A peak 5 nmi northwest of Mount Macbain, on the south side of Cornwall Glacier.
Named by the United States Advisory Committee on Antarctic Names (US-ACAN) for Charles F. Fopay, Weather Central Meteorologist at Little America V, 1958.

===Crowell Buttresses===
.
A series of high snow and rock buttresses, 10 nmi long, forming the north wall of Cornwall Glacier for a distance of 5 nmi and then trending northeast an equal distance along the west side of Lowery Glacier.
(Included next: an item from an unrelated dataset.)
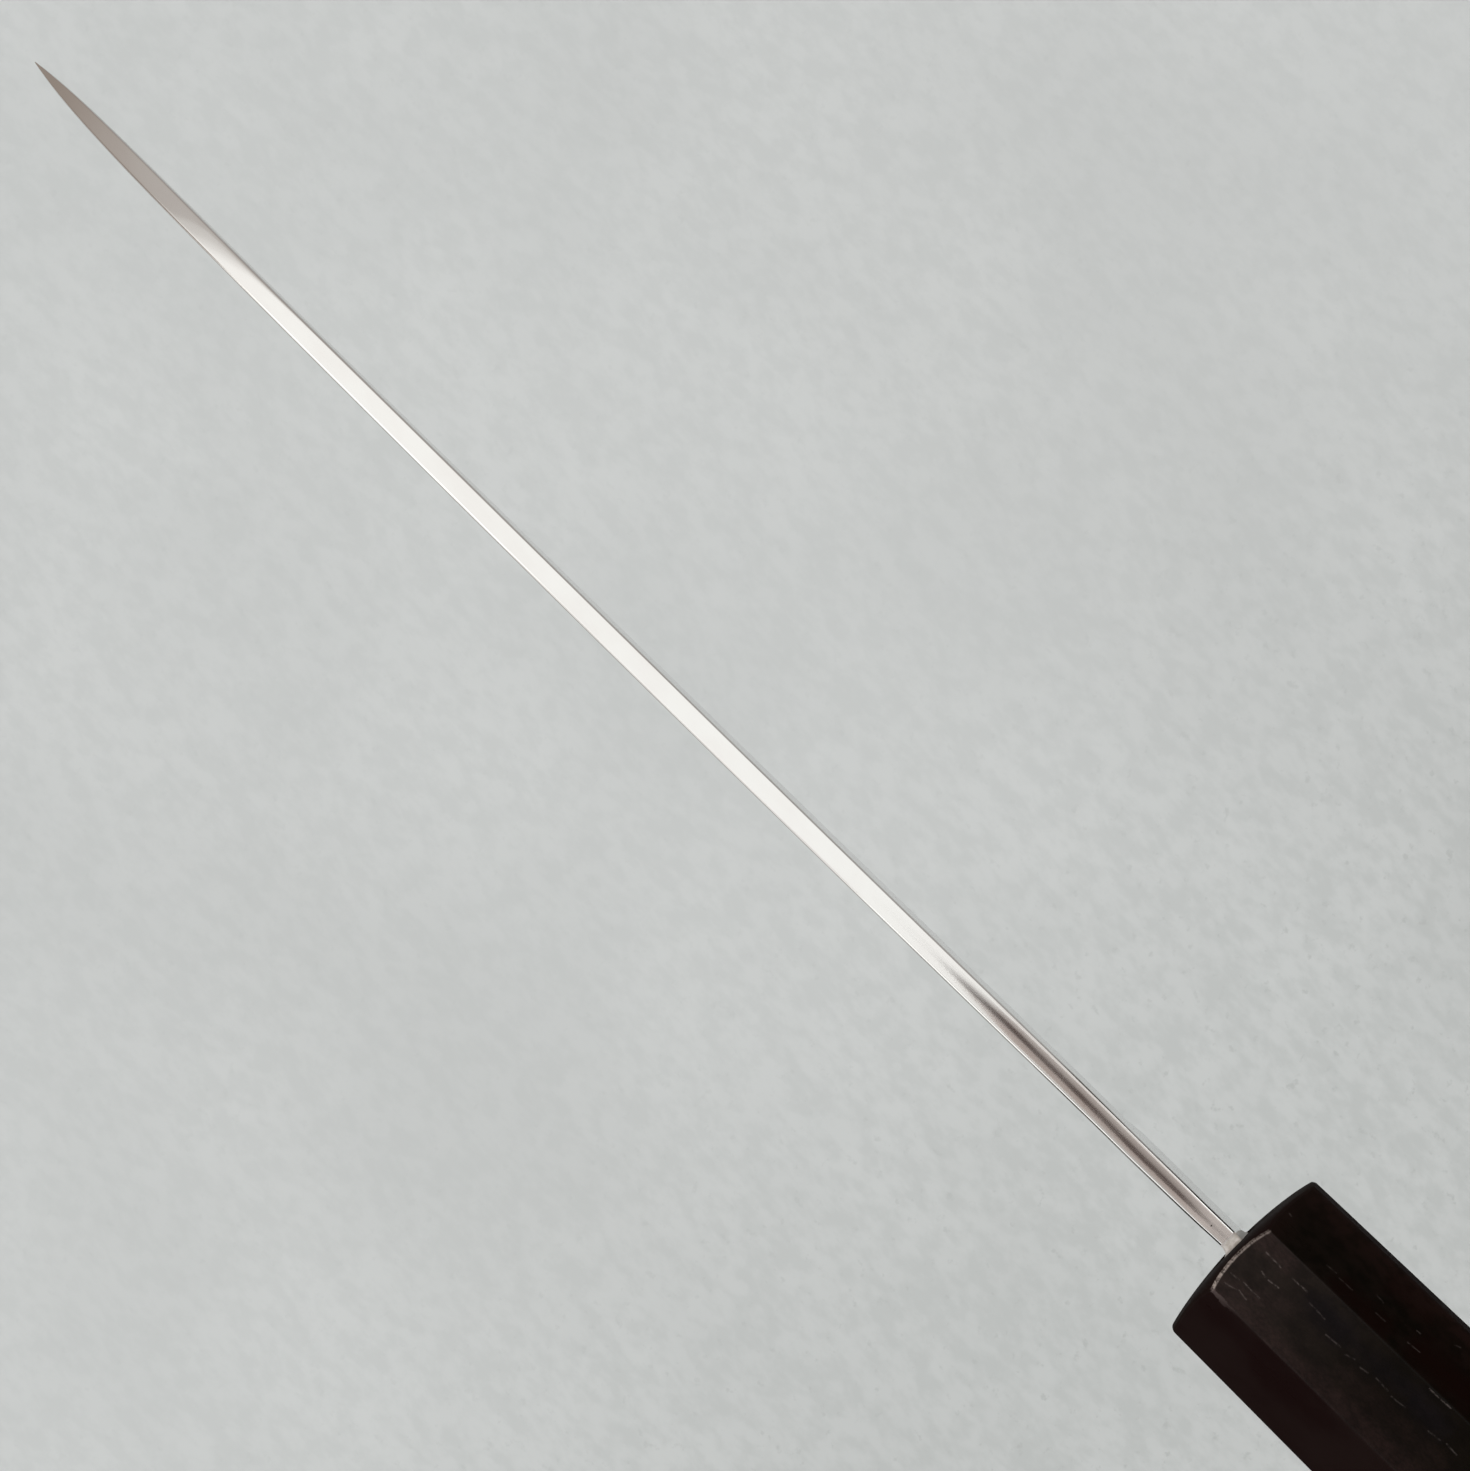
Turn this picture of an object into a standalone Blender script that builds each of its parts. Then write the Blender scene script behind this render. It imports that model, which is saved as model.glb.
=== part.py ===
"""Petty knife: a thin double-ground blade in a one-piece octagonal wooden handle.

Metres, +Z up. The knife lies along X with its tip towards -X, its spine up and its edge down.
Sizes are written in millimetres and turned into metres where points are made. Every piece is
modelled from one datum, the middle of the handle's front end: x runs from there towards the
butt, z is zero on the handle's axis. The empty knife_datum carries all of the pieces and puts
the middle of the knife's underside at the origin.
"""

import math

import bmesh
import bpy
from mathutils import Matrix, Vector

MM = 0.001

# Blade, seen from the side
BLADE_LENGTH = 150.0          # tip to heel
HEEL_HEIGHT = 29.0            # spine to edge at the heel
NECK_HEIGHT = 13.0            # bare neck between the heel and the handle
NECK_LENGTH = 15.1            # heel to the shoulders of the tang
CHOIL_RADIUS = 6.0            # round corner between the heel and the neck
SPINE_ABOVE_AXIS = 5.0        # the spine runs this far above the handle's axis
SPINE_FALL = 9.4              # the spine's long slow fall towards the tip
SPINE_FALL_LENGTH = 120.0     # and the stretch that it falls over
TIP_HOOK = 4.6                # the quicker drop of the spine close to the tip
TIP_HOOK_LENGTH = 10.0        # fades out over this length
BELLY_LENGTH = 125.0          # stretch over which the edge rises to the tip
BELLY_POWER = 2.3             # how late the edge starts to rise

# Blade, seen from the spine and in section
SPINE_THICKNESS = 2.17        # at the shoulders
DISTAL_TAPER = 0.02           # share of its thickness that the spine loses towards the tip
TIP_THINNING = 6.2            # the last stretch over which the spine thins to the point
TIP_BLUNTNESS = 0.25          # the point is ground off square this far from its corner
SPINE_CROWN_RADIUS = 19.0     # the polished spine is very slightly round across
SPINE_EASE = 0.30             # radius of its two polished corners
GRIND_POWER = 1.7             # 1 is a flat wedge, more is a fuller convex face
FLAT_POWER = 9.0              # the neck's sides are flat and parallel
GRIND_RUN_OUT = 7.0           # the ground faces fade into the flat neck behind the heel
EDGE_SHOULDER = 0.11          # half the thickness behind the cutting edge
EDGE_BEVEL = 0.55             # height of the cutting bevel

# Hidden tang
SHOULDER_STEP_TOP = 1.5       # the tang starts this far below the spine
TANG_HEIGHT = 9.0
TANG_END_HEIGHT = 5.0
TANG_THICKNESS = 1.7
TANG_END_THICKNESS = 1.4
TANG_LENGTH = 74.0            # from the shoulders to the tang's end

# Handle
HANDLE_LENGTH = 125.0
FRONT_WIDTH = 19.4
FRONT_HEIGHT = 21.8
FRONT_TOP_FACE = 7.9          # width of the flat top and bottom faces, at the front end
BUTT_WIDTH = 23.6
BUTT_HEIGHT = 24.9
BUTT_TOP_FACE = 9.4
ARRIS_EASE = 0.30             # the long corners are broken by this much
CROWN_RADIUS = 47.0           # both ends are crowned across the width
UPRIGHT_CROWN_RADIUS = 600.0  # and hardly at all from top to bottom
RIM_EASE = 0.37               # rolled-off rim, at the middle of the top face
RIM_POWER = 13.7              # it grows quickly towards the octagon's corners

# Fit of the blade in the handle
MACHI_GAP = 1.2               # shoulders to the handle's front end
SLOT_WIDTH = 3.4              # slot drilled and filed for the tang
SLOT_HEIGHT = 12.0
SLOT_BOTTOM_CLEARANCE = 3.0   # behind the tang's end
SEAL_DEPTH = 4.0              # how deep the pale seal fills the mouth
SEAL_FLARE = 0.55             # how far it spreads over the handle's front end
FIT_GAP = 0.25                # between two pieces that touch

# Fineness of the faceted surfaces
FACE_COUNT = 8
CORNER_COUNT = 3
FACET_COUNT = 5
ARC_COUNT = 8
LONG_RUN_COUNT = 14
RUN_OUT_COUNT = 4
CAP_SHARES = (0.2, 0.45, 0.65, 0.8, 0.9, 0.96, 1.0)
TIP_SHARES = (0.04, 0.09, 0.16, 0.25, 0.38, 0.54, 0.75, 1.0)
TIP_RUN = 24.0                # closely spaced sections from the tip to here
HALF_TURN = 180.0             # degrees

SHOULDER_X = -MACHI_GAP
HEEL_X = SHOULDER_X - NECK_LENGTH
TIP_X = HEEL_X - BLADE_LENGTH
BLADE_REACH = BLADE_LENGTH + NECK_LENGTH
TANG_MIDDLE = SPINE_ABOVE_AXIS - SHOULDER_STEP_TOP - TANG_HEIGHT / 2


def clear_scene():
    """Remove whatever the file already holds."""
    for thing in list(bpy.data.objects):
        bpy.data.objects.remove(thing, do_unlink=True)


def new_collection(name):
    """A collection linked to the scene."""
    collection = bpy.data.collections.new(name)
    bpy.context.scene.collection.children.link(collection)
    return collection


def new_material(name, colour, roughness, metallic=0.0):
    """A plain Principled material."""
    material = bpy.data.materials.new(name)
    material.use_nodes = True
    shader = material.node_tree.nodes["Principled BSDF"]
    shader.inputs["Base Color"].default_value = (*colour, 1.0)
    shader.inputs["Roughness"].default_value = roughness
    shader.inputs["Metallic"].default_value = metallic
    return material


def blend(first, second, share):
    """The value a share of the way from first to second."""
    return first + (second - first) * share


def smooth_step(value):
    """0 below 0, 1 above 1 and a soft S between them."""
    share = min(max(value, 0.0), 1.0)
    return share * share * (3 - 2 * share)


def spine_level(distance):
    """Height of the spine at a distance from the tip, over the handle's axis."""
    hook = TIP_HOOK * math.exp(-distance / TIP_HOOK_LENGTH)
    fall = SPINE_FALL * max(0.0, 1 - distance / SPINE_FALL_LENGTH) ** 2
    return SPINE_ABOVE_AXIS - hook - fall


def edge_level(distance):
    """Height of the cutting edge at a distance from the tip; it meets the spine at the tip."""
    heel = SPINE_ABOVE_AXIS - HEEL_HEIGHT
    rise = spine_level(0.0) - heel
    return heel + rise * max(0.0, 1 - distance / BELLY_LENGTH) ** BELLY_POWER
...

Named by US-ACAN after John T. Crowell (d. 1986), who served with the National Science Foundation as Antarctic Vessel Project Officer, 1960-63, and Special Projects Officer, 1963-69.
He led a reconnaissance party to the Antarctic Peninsula in January 1963 to investigate the location for a U.S. station in the peninsula area.

===Mount Macbain===
.
A prominent mountain, 2,205 m high, standing between the mouths of Cornwall Glacier and Helm Glacier.
Named by the US-ACAN for Commander Merle Macbain, United States Navy, Public Information Officer, United States Naval Support Force, Antarctica, during United States Navy OpDFrz III and IV, 1957-58 and 1958-59.